The move to passive backplanes has allowed systems vendors to design some element of future-proofing and investment protection into the systems so that a system could do 8, 20, or 40Gbps per slot today, and as newer SERDES come to market the customer can upgrade the interface module containing the switch fabric and increase the overall systems capability for forwarding traffic.

dg
truelight
truelight
12/5/2012 | 1:55:55 AM
re: Cisco Sprints Ahead With HFR
Dear Doug passive backplanes in communications systems have been deployed for many years, even before modern routers where invited, think Class 5 switches.

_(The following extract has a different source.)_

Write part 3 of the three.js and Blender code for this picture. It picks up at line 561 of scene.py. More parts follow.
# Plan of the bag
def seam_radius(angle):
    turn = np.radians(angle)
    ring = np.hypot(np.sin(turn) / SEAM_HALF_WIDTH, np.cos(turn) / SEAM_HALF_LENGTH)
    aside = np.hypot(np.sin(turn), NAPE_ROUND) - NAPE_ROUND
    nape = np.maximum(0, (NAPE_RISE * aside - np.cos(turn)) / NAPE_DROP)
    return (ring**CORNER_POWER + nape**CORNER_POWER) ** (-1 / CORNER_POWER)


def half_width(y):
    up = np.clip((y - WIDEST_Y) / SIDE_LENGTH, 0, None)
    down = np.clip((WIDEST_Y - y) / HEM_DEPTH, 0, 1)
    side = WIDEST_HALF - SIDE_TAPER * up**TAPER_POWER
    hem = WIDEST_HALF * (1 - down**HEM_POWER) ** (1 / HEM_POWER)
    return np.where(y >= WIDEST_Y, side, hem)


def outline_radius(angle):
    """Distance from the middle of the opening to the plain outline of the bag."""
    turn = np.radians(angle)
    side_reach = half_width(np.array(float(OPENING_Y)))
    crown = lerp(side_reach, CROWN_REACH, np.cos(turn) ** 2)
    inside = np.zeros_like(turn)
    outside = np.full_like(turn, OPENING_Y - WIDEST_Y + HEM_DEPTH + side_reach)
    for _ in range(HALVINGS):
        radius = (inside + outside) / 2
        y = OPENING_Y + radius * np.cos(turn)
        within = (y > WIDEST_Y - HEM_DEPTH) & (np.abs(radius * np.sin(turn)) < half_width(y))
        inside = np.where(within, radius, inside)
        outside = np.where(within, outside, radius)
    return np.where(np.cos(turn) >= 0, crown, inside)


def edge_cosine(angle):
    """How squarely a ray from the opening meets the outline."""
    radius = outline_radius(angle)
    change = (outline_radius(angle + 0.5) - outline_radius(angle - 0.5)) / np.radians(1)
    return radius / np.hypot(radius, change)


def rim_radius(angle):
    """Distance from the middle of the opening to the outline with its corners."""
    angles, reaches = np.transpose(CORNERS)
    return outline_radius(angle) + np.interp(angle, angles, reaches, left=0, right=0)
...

BTW on the passive backplane the problem in high speed Serdes is testign the backplanes are futuire proof. Many have tried to do this and have failed miserable, resulting in expensive upgrades i.e., CISCO

truelight
truelight
12/5/2012 | 1:55:55 AM
re: Cisco Sprints Ahead With HFR
So we agree then.

What would you say is the expected lifetime of a router ?

7 years, 15 years before they are they are replaced ?

Tony Li
Tony Li
12/5/2012 | 1:55:54 AM
re: Cisco Sprints Ahead With HFR

Agree completely.

Tony
jepovic
jepovic
12/5/2012 | 1:55:54 AM
re: Cisco Sprints Ahead With HFR
The economic lifetime of a router is more like 3 years, max 5, unfortunately. Not that they break or that their capacity is too low (you can always push them further out from the core), but new features only have so much backwards compatibility. Old Engine cards, old Juniper FPCs, have crappy QoS support for instance.

Of course, with the GSR you can upgrade pretty much everything, but then you have to spend money in the range of a new router (one could argue that it is in fact a new router). Also, the costs nowadays are in the IF cards anyway, so why bother?
null0
null0
12/5/2012 | 1:55:49 AM
re: Cisco Sprints Ahead With HFR
Can I infer from your comment

"Old Engine cards, old Juniper FPCs, have crappy QoS support for instance"

that you think that current generation C&J have good QoS?

To quote from the Juniper T-Series HOL Blocking thread...

"It's a fairly simple test to see the impact to adjacent ports when one port is oversubscribed. It doesn't require massive bandwidth or a fully loaded system. When I tested the GSR for this I could create over 50% loss on one port just by oversubscribing the neighboring port by 150%. A juniper T320 was a little better, but still had over 20% loss on neighboring ports. Another fact with juniper is that it is blocking on the FPC, so all of the PICs on the same FPC are subject to this issue."

I would bet my 401k that the M-Series performs better than the T when it comes to QoS.

Null0
echo2
echo2
12/5/2012 | 1:55:46 AM
re: Cisco Sprints Ahead With HFR
There's an important distinction to be made here between reality and perception. A system with active components on the backplane is *perceived* to be more problematic than one without. The reality of the situation, as evidenced by real statistics says that this is bunk.

However, if you want to sell to the carriers, you must deliver to both the perception AND the reality.
--------------------

The reason carriers are concerned with this is they want five 9's of availability. MTBF is only part of that equation. Mean time of repair is a more significant part. If you have a failure on a hot swap module, you can fix it in 5 minutes. If you have a failure of a component in the backplane, then mean time to repair is hours or days and the entire shelf is probably going off line.

That is just one example of why it is funny to watch the enterprise router guys try to sell to the carriers. The enterprise router guys think the carriers are too picky. The carriers think the enterprise router guys are incompetent.

echo2
durtyphiber
durtyphiber
12/5/2012 | 1:55:41 AM
re: Cisco Sprints Ahead With HFR
This is because if you do not enable any QoS, the packet memory for the entire outbound LC is shared by all of the ports.

If you wish to prevent this, just enable WRED or MDRR. This will cause the LC to allocate each port it's own set of queues.

This is specific to the GSR. Any LC above Engine 2 can perform WRED/MDRR w/o performance hit.